## [Task to carry out]
Print the data exactly, leaving nothing out.

** Start of Data shown **

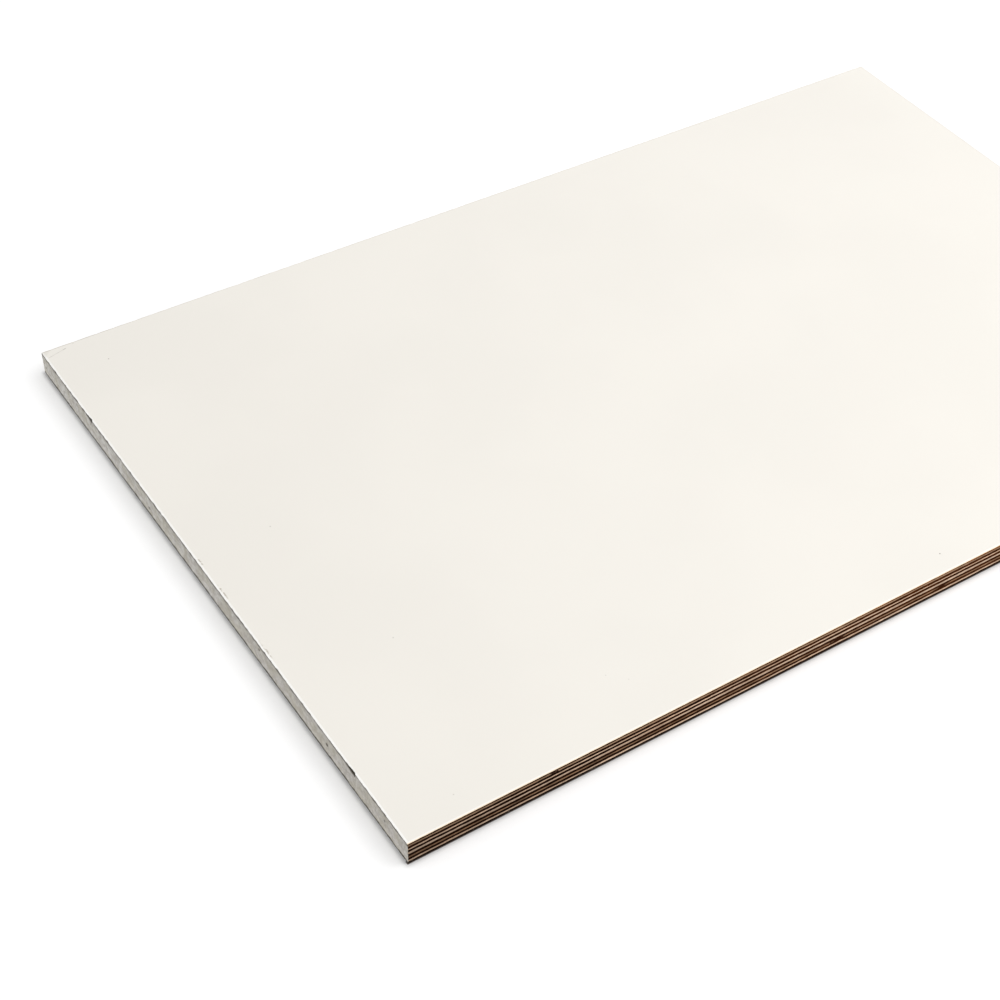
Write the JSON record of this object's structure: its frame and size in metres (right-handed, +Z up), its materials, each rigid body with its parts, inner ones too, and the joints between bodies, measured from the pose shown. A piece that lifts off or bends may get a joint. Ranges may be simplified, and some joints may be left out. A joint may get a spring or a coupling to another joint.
{
  "type": "melamine faced plywood panel",
  "caption": "Flat rectangular plywood panel with off-white melamine film on both sides, sawn edges that show its veneers, and one short end sealed in grey.",
  "frame": {"origin": "middle of the underside, the face that the panel lies on", "axes": "+X along the length, from the sealed short end to the plain one; +Y across the width, away from the long edge that shows; +Z up through the thickness, out of the upper melamine face"},
  "size_m": [0.75, 0.5, 0.018],
  "materials": {
    "melamine_film": "satin off-white melamine film",
    "long_grain_veneer": "sawn, pale tan on the long edges, grain along the panel",
    "cross_grain_veneer": "sawn, dark brown end grain on the long edges, grain across the panel",
    "edge_seal": "matt warm grey sealing coat, slightly uneven"
  },
  "bodies": {
    "root": {"top_melamine_face": "melamine_film", "face_veneer": "cross_grain_veneer", "long_grain_veneer_1": "long_grain_veneer", "cross_grain_veneer_1": "cross_grain_veneer", "long_grain_veneer_2": "long_grain_veneer", "cross_grain_veneer_2": "cross_grain_veneer", "centre_veneer": "long_grain_veneer", "cross_grain_veneer_3": "cross_grain_veneer", "long_grain_veneer_3": "long_grain_veneer", "cross_grain_veneer_4": "cross_grain_veneer", "long_grain_veneer_4": "long_grain_veneer", "back_veneer": "cross_grain_veneer", "bottom_melamine_face": "melamine_film", "end_seal": "edge_seal"}
  },
  "joints": []
}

** End of Data shown **

## [Task solution]
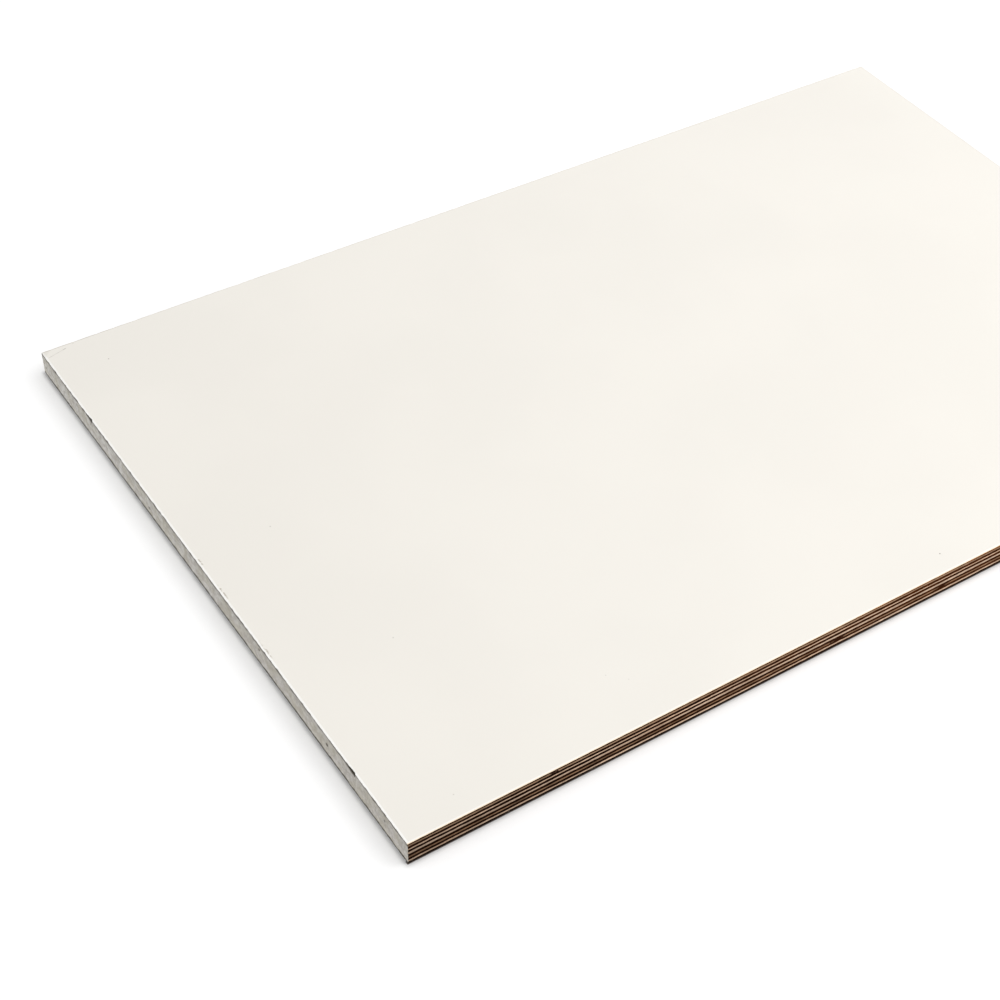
Write the JSON record of this object's structure: its frame and size in metres (right-handed, +Z up), its materials, each rigid body with its parts, inner ones too, and the joints between bodies, measured from the pose shown. A piece that lifts off or bends may get a joint. Ranges may be simplified, and some joints may be left out. A joint may get a spring or a coupling to another joint.
{
  "type": "melamine faced plywood panel",
  "caption": "Flat rectangular plywood panel with off-white melamine film on both sides, sawn edges that show its veneers, and one short end sealed in grey.",
  "frame": {"origin": "middle of the underside, the face that the panel lies on", "axes": "+X along the length, from the sealed short end to the plain one; +Y across the width, away from the long edge that shows; +Z up through the thickness, out of the upper melamine face"},
  "size_m": [0.75, 0.5, 0.018],
  "materials": {
    "melamine_film": "satin off-white melamine film",
    "long_grain_veneer": "sawn, pale tan on the long edges, grain along the panel",
    "cross_grain_veneer": "sawn, dark brown end grain on the long edges, grain across the panel",
    "edge_seal": "matt warm grey sealing coat, slightly uneven"
  },
  "bodies": {
    "root": {"top_melamine_face": "melamine_film", "face_veneer": "cross_grain_veneer", "long_grain_veneer_1": "long_grain_veneer", "cross_grain_veneer_1": "cross_grain_veneer", "long_grain_veneer_2": "long_grain_veneer", "cross_grain_veneer_2": "cross_grain_veneer", "centre_veneer": "long_grain_veneer", "cross_grain_veneer_3": "cross_grain_veneer", "long_grain_veneer_3": "long_grain_veneer", "cross_grain_veneer_4": "cross_grain_veneer", "long_grain_veneer_4": "long_grain_veneer", "back_veneer": "cross_grain_veneer", "bottom_melamine_face": "melamine_film", "end_seal": "edge_seal"}
  },
  "joints": []
}